Get the most out of the Bosporus!
Having the Bosporus run across the city means lots of opportunities: you get have your breakfast and morning coffee on the riverside, looking at the blue water, the seagulls flying around or just people watching is one of the best ways to start the day here. But going on a cruise or even the ferry is also a great idea. If you fancy that, lots of companies organize cruises along the river: some just take you around to see everything, some serve lunch or dinner, some even have dance nights and other entertainment.
But as they can get a little pricey sometimes, I would say you should consider riding the ferry.
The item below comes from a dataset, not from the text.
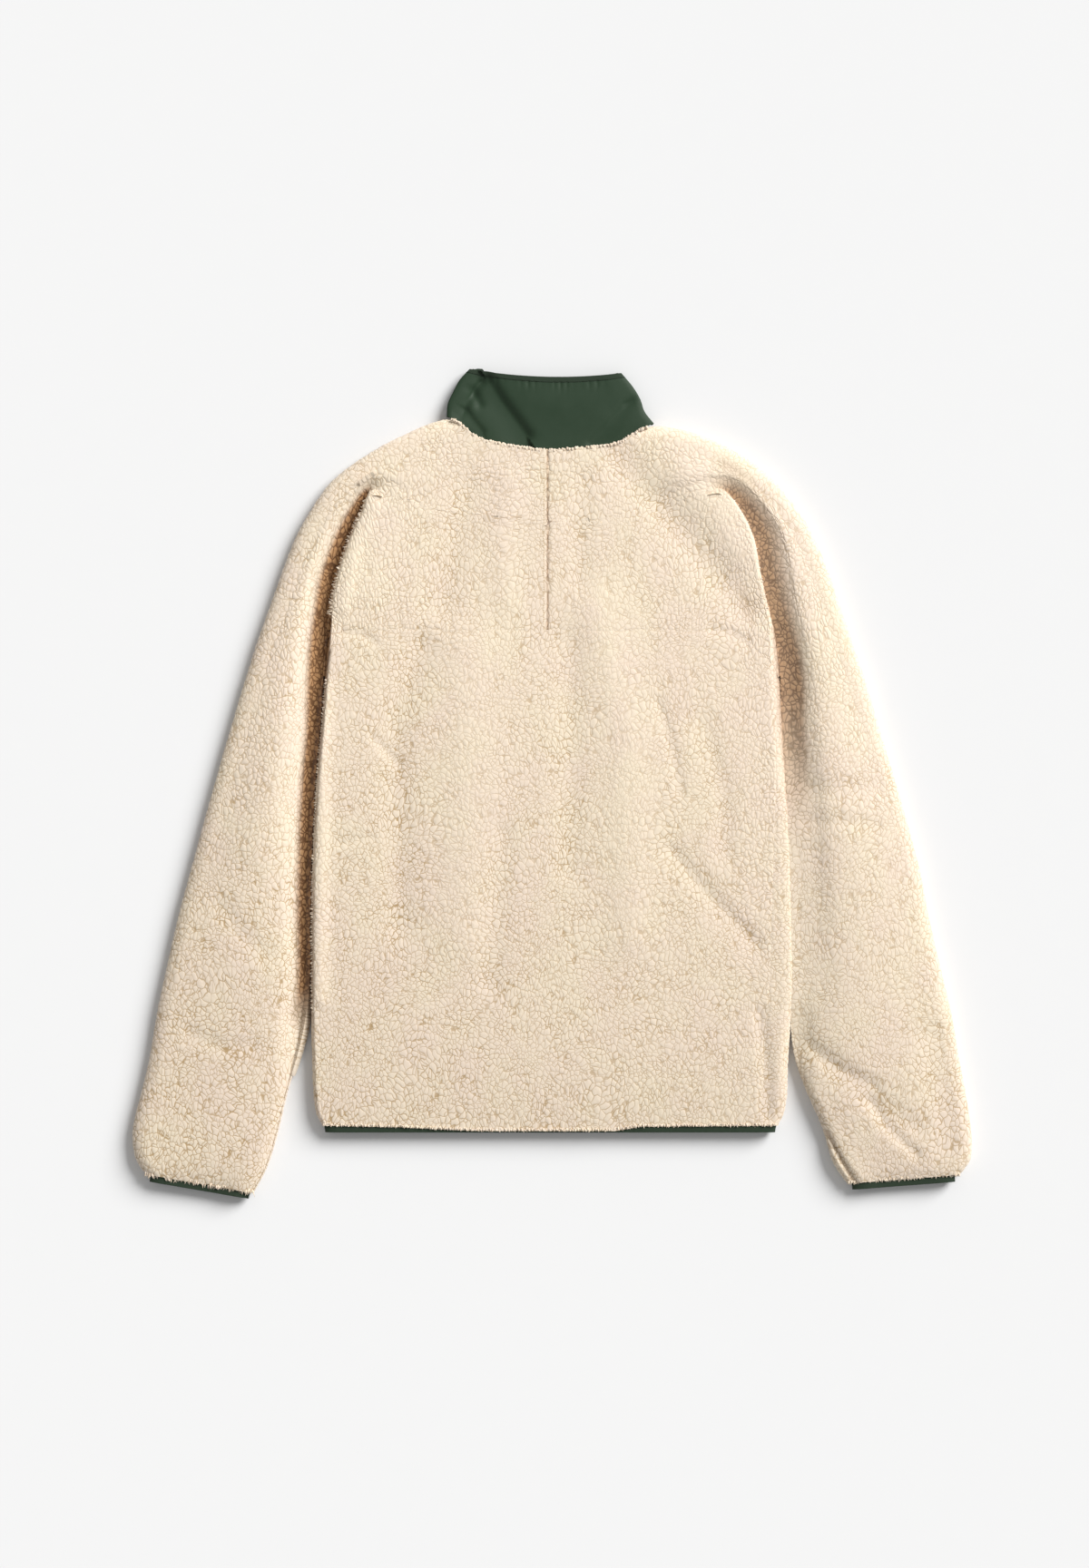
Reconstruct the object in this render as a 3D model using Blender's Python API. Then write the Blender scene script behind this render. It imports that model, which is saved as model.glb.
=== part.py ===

We took the ferry from Karaköy to the Asian side, to the port of Kadiköy and it was many times cheaper and still an amazing experience. The boat was quite large and elegantly designed and the journey long enough to enjoy and take pictures but not too long to feel bored or overwhelmed. It really was a beautiful journey that lead to exploring the Asian side as well (about which I have to admit, I don’t know too much yet) so I am very happy we took that ferry and cannot recommend it enough. Istanbul’s public transport is pretty great, so get an Istanbulkart and use it!